Schools, markets and other social and economic activities have not been spared owing to the conflict. Also, attempts by the government to rebuild the affected communities had suffered several set backs due to the resurgence of conflicts in hitherto cleared territories of Boko Haram combatants by the gallant Nigerian armed forces who had and are still risking their lives at the war fronts in order for the citizens to have peace.
From the growing number of out of school children in the war torn zone to hundreds of farmers displaced from their farm lands and the negative effects these have on the nation’s economy, Nigeria is on trial.

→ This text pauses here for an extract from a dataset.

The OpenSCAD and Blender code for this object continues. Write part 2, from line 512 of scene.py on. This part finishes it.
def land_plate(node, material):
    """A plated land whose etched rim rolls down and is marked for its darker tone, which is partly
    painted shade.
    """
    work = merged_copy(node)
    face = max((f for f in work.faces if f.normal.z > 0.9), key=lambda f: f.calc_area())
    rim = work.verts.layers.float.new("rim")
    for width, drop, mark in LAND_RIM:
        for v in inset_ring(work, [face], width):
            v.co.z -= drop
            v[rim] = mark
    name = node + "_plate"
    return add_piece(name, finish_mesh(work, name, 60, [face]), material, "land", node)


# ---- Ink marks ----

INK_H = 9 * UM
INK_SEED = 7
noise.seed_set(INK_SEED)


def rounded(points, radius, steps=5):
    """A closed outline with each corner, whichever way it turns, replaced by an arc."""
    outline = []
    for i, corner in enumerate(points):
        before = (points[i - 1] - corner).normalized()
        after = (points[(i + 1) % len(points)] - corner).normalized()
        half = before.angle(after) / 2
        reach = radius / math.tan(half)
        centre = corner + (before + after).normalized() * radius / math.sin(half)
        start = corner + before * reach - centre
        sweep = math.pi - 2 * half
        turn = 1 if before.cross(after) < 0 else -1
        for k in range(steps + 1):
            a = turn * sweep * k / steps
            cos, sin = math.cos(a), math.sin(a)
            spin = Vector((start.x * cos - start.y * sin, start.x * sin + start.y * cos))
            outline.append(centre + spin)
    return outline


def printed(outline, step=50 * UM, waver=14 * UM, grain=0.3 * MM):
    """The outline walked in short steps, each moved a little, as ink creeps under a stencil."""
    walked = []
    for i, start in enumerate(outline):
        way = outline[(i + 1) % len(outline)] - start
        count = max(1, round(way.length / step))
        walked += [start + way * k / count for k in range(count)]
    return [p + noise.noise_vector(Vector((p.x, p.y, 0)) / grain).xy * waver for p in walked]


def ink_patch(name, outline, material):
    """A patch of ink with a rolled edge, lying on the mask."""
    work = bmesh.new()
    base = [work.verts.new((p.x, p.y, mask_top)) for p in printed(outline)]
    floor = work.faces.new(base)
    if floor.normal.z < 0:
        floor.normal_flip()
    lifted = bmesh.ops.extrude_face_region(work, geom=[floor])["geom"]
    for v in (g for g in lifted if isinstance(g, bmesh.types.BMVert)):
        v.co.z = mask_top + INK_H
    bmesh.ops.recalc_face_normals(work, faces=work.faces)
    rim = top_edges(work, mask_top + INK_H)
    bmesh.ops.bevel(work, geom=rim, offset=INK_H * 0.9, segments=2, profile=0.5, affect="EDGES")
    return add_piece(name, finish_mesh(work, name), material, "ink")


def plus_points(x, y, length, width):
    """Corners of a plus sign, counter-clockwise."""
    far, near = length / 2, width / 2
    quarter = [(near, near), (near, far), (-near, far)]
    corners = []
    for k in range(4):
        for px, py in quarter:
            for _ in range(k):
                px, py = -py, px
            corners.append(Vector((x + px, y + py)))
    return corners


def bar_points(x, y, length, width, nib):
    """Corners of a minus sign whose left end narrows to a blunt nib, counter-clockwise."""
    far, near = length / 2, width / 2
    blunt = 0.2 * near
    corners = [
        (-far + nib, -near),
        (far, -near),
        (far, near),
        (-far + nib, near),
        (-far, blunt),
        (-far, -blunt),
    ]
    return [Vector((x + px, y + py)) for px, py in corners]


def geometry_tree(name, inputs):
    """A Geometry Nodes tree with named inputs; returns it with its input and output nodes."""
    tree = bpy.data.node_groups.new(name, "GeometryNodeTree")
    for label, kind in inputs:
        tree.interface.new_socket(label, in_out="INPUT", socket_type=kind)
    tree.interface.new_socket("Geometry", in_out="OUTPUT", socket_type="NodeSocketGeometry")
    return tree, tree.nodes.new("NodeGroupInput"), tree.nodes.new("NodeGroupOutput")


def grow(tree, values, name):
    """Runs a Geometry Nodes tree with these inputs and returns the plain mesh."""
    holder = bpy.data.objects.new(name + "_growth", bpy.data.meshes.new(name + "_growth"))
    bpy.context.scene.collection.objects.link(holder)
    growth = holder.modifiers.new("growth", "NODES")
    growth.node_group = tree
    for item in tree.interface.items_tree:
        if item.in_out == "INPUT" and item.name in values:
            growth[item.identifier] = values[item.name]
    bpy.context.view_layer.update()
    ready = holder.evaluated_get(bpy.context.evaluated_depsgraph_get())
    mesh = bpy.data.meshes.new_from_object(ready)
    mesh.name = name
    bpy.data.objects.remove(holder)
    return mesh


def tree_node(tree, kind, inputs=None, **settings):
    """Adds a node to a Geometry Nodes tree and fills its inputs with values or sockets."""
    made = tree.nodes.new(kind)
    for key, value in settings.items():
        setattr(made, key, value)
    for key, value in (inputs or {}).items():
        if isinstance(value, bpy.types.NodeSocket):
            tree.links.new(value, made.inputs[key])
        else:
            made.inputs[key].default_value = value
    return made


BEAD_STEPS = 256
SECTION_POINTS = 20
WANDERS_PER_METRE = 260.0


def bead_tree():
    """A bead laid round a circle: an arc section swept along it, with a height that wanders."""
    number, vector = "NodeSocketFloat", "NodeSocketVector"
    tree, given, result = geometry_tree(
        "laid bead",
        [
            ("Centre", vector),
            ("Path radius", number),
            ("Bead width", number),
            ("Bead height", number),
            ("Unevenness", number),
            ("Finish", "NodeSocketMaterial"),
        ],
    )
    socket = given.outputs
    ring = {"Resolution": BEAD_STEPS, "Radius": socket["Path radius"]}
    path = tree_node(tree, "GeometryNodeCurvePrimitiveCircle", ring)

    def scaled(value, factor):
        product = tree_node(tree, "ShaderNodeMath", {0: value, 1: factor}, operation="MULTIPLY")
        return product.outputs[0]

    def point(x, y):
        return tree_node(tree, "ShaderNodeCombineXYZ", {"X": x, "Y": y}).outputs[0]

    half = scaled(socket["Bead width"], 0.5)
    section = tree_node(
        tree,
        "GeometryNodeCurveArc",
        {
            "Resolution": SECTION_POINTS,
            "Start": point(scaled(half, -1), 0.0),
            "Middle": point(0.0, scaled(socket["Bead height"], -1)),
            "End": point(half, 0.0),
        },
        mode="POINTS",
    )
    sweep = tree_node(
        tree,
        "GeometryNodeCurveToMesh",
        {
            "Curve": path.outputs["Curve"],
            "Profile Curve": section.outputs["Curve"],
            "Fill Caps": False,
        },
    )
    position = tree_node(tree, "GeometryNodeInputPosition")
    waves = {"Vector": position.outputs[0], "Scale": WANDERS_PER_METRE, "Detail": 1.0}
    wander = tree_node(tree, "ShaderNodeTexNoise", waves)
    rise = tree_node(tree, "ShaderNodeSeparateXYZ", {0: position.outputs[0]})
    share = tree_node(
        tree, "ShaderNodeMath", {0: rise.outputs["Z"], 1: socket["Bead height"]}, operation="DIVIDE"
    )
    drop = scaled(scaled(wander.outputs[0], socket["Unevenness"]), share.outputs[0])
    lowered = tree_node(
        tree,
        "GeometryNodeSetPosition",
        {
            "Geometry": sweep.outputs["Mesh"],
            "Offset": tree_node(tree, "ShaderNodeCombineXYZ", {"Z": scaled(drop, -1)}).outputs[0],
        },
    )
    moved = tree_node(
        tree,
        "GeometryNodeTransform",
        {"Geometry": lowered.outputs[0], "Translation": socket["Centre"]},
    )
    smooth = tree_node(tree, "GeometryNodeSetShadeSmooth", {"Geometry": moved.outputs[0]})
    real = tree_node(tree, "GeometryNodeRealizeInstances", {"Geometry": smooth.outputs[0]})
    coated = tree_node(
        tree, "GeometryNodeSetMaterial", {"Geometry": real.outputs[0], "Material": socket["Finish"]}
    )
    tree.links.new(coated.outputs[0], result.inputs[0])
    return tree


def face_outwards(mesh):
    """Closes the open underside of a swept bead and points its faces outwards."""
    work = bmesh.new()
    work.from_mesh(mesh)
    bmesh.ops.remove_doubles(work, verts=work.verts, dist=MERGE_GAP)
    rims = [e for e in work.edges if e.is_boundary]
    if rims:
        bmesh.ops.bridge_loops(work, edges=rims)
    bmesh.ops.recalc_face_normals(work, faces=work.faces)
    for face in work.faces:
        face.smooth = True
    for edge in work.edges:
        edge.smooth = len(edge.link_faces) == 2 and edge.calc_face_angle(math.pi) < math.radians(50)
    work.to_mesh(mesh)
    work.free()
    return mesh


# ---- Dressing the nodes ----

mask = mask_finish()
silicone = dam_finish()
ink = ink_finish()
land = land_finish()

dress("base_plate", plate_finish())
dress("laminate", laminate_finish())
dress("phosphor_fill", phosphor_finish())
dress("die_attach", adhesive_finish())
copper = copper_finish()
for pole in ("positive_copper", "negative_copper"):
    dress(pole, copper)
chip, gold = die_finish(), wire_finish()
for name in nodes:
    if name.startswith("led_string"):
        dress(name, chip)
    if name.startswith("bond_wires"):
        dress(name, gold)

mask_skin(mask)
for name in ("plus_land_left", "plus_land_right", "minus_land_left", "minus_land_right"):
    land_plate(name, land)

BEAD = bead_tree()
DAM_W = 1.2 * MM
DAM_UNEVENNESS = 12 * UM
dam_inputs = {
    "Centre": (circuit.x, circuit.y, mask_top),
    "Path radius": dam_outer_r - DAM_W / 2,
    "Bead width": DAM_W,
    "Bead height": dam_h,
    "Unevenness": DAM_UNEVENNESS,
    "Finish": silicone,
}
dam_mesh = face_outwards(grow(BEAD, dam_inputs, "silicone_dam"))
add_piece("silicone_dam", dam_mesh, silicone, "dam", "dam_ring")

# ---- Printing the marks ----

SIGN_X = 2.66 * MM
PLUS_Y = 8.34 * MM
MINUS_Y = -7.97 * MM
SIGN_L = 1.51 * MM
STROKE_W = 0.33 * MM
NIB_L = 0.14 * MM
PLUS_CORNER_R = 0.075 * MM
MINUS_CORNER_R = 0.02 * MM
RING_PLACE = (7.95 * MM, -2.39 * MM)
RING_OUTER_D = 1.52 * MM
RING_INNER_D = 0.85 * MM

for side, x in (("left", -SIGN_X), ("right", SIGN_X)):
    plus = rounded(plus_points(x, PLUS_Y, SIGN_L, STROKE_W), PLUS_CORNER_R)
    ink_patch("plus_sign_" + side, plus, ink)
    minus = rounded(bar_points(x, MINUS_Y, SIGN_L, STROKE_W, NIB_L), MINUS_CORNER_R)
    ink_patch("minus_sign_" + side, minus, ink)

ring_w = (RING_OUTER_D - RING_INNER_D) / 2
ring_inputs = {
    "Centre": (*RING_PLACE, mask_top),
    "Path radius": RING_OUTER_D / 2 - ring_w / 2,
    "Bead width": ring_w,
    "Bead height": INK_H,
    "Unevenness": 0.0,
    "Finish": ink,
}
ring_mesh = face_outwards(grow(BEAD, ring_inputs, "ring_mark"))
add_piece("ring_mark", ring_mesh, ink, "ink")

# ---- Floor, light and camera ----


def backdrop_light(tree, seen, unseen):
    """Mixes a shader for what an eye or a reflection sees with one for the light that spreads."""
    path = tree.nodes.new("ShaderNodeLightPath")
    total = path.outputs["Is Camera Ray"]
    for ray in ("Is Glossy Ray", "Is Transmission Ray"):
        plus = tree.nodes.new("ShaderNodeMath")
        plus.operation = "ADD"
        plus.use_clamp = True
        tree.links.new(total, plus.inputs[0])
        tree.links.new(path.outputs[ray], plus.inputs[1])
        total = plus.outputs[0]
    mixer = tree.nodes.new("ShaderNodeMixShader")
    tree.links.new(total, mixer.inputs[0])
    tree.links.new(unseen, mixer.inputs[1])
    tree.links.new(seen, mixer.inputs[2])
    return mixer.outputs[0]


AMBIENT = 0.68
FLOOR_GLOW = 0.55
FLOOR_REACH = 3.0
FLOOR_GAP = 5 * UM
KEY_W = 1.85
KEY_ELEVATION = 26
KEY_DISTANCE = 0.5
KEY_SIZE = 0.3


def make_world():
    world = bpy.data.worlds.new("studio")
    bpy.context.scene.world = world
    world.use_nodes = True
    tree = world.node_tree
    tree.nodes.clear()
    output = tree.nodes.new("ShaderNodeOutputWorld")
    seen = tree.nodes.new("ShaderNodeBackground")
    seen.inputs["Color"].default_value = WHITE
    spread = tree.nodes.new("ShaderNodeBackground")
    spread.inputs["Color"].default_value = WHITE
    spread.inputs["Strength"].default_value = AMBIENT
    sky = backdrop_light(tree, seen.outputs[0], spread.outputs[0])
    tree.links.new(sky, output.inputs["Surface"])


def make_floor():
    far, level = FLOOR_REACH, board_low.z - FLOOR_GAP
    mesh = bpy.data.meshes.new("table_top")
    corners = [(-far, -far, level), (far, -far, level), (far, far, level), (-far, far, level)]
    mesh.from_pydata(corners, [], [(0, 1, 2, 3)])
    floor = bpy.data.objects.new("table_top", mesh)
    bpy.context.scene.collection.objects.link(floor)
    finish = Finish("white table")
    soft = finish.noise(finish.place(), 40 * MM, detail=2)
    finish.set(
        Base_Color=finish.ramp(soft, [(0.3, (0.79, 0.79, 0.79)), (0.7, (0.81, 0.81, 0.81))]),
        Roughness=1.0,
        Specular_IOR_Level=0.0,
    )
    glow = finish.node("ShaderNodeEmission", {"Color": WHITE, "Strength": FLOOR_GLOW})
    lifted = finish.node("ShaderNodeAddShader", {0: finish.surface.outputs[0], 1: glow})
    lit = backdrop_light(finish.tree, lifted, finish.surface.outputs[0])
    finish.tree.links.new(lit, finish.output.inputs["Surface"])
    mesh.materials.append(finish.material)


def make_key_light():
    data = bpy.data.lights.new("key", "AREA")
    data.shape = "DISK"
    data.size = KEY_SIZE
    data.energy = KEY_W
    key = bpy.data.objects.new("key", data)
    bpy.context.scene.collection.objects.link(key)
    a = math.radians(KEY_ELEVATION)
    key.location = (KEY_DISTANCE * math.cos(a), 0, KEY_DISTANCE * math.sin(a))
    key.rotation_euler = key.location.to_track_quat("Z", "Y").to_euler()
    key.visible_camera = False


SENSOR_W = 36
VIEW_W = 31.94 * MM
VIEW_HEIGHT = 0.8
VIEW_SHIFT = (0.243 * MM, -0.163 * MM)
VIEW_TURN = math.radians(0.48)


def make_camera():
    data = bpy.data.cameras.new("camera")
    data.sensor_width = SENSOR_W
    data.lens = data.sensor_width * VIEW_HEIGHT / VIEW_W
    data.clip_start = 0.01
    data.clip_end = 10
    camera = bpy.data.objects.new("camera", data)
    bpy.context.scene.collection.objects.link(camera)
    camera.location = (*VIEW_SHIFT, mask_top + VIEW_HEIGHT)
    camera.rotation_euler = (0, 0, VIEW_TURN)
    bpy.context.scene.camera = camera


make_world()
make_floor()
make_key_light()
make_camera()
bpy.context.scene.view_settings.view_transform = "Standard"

The country is indeed on trial because children, who have been made to suffer the harsh effects of these senseless violent conflicts including their denial of access to education, might pose greater threat to the same society than the Boko Haram insurgents are doing today.
This has indeed put the government reconstruction plans for the North East region in a abeyance prompting President Muhammadu Buhari to issue the new Chief of Defense Staff and the service chiefs to ensure the insurgents are routed from the country in the next three months. The reasoning is that no meaningful reconstruction or rebuilding of the troubled region can manifest except total peace is restored.
The obvious worsening conflict and humanitarian crises across the world, the global community must do more to ensure that those in positions to prevent the abuses perpetrated against those who can do nothing to help themselves are stopped.
The global community must also ensure that those who continue to carry them out are held to account in whatever way possible because to sit back and do nothing in the face of this mindless killing and persecution of hapless people would make us all culpable.